To maintain a seamless record of all configuration changes across different versions of the extension, do not delete the config-archive subfolder from the previous version.

To verify that the extension is installed and configured properly, check your HiveMQ logs and the Kafka tab of your HiveMQ Control Center.

Maintain steady resource utilization during your upgrade

Before you disable an old version of the extension, we recommend that you add a node to your cluster that is configured with the new extension version. When you disable an extension on one of the nodes in your cluster during the upgrade process, the workload of the extension you disable is redistributed over the remaining extensions that are available in the cluster.

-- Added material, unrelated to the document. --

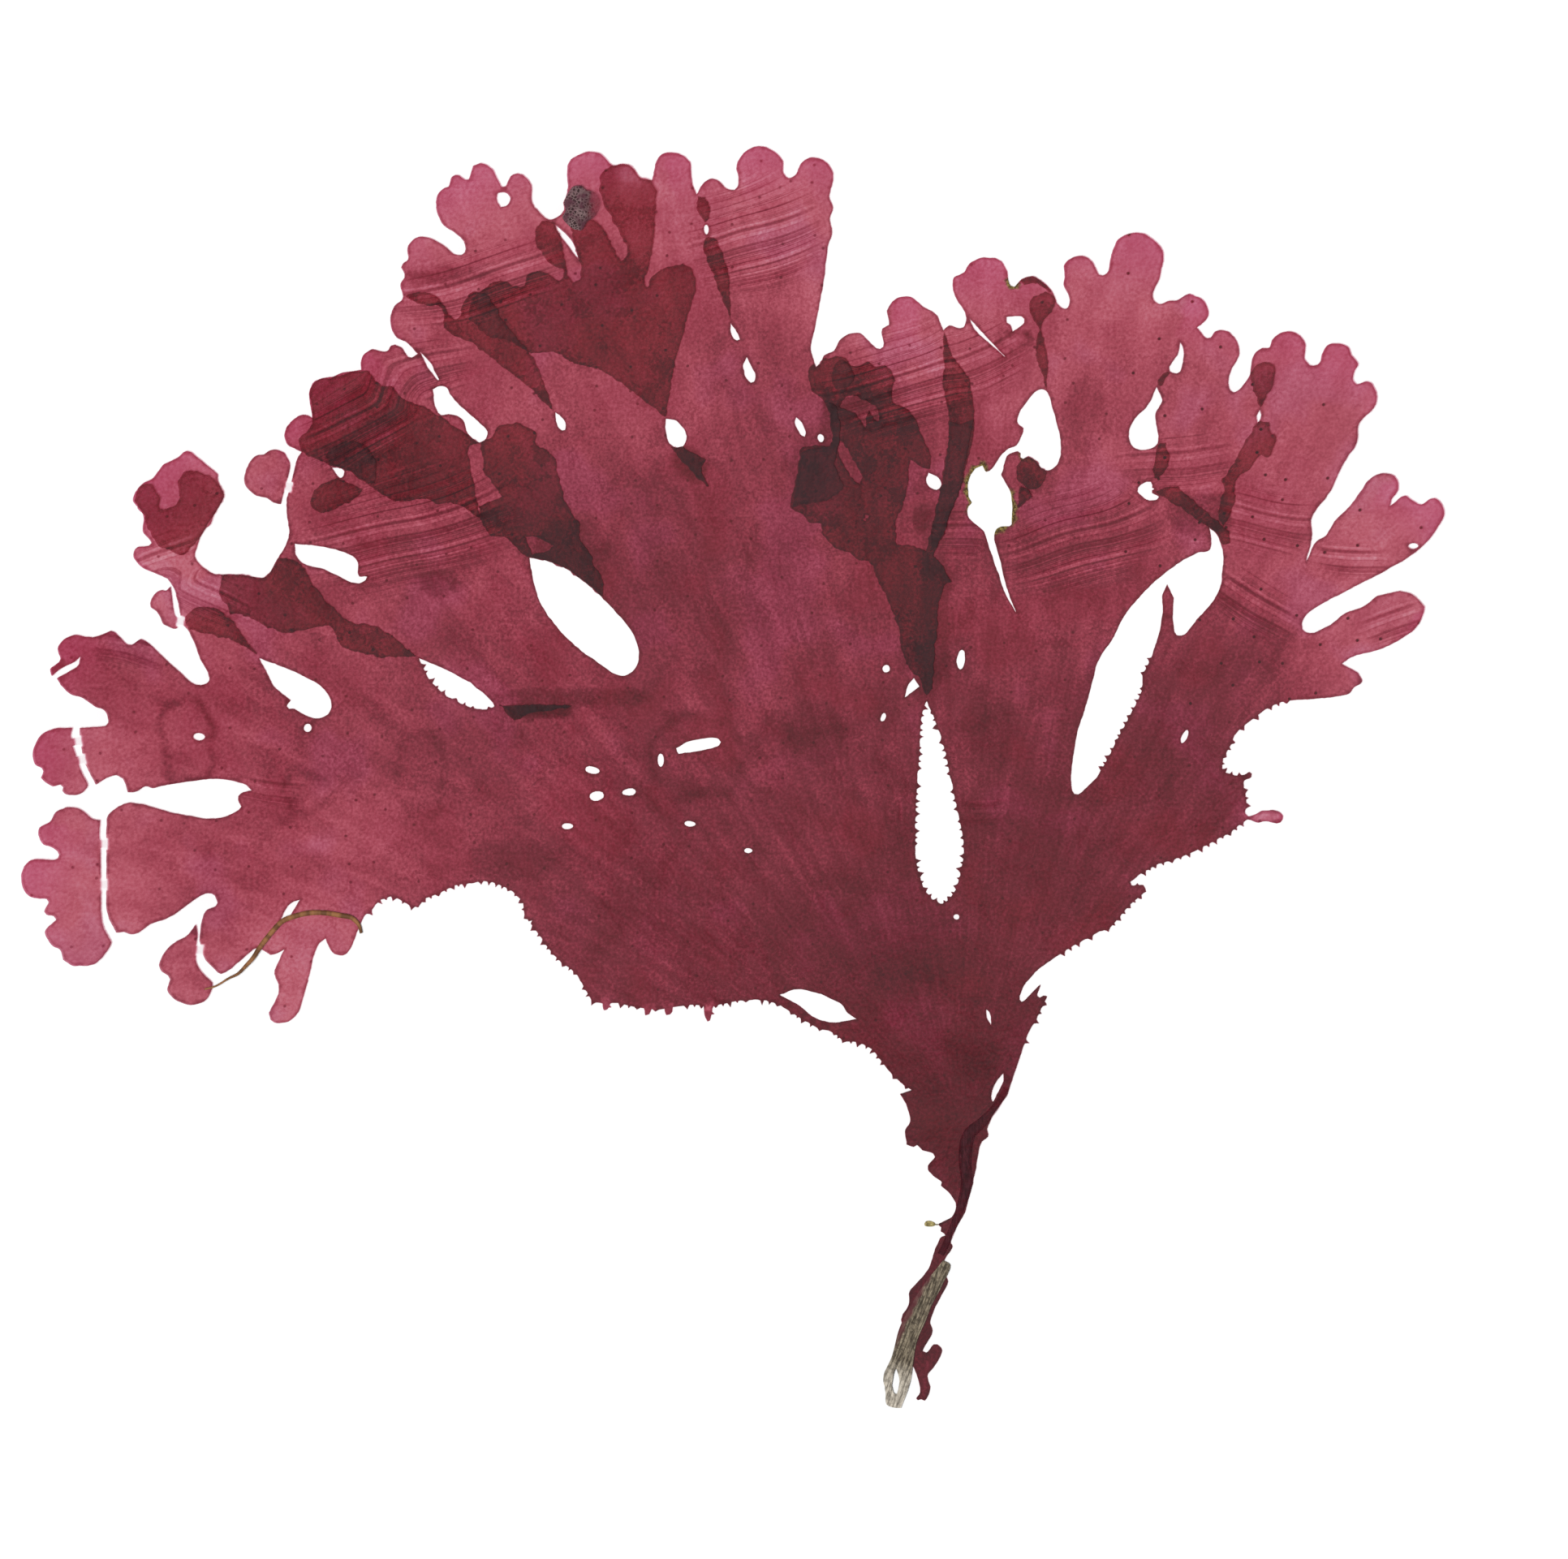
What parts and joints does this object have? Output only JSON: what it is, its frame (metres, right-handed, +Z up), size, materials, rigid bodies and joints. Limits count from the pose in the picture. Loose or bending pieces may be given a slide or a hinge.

This redistributed workload increases the amount of work each remaining extension must do. The addition of a new node with the new extension, before you disable any of the existing extensions, helps you maintain a steady workload in your cluster as you upgrade the extension on each node. Once the extensions on all previously-existing nodes are upgraded and enabled, you can remove the node that you added to the cluster.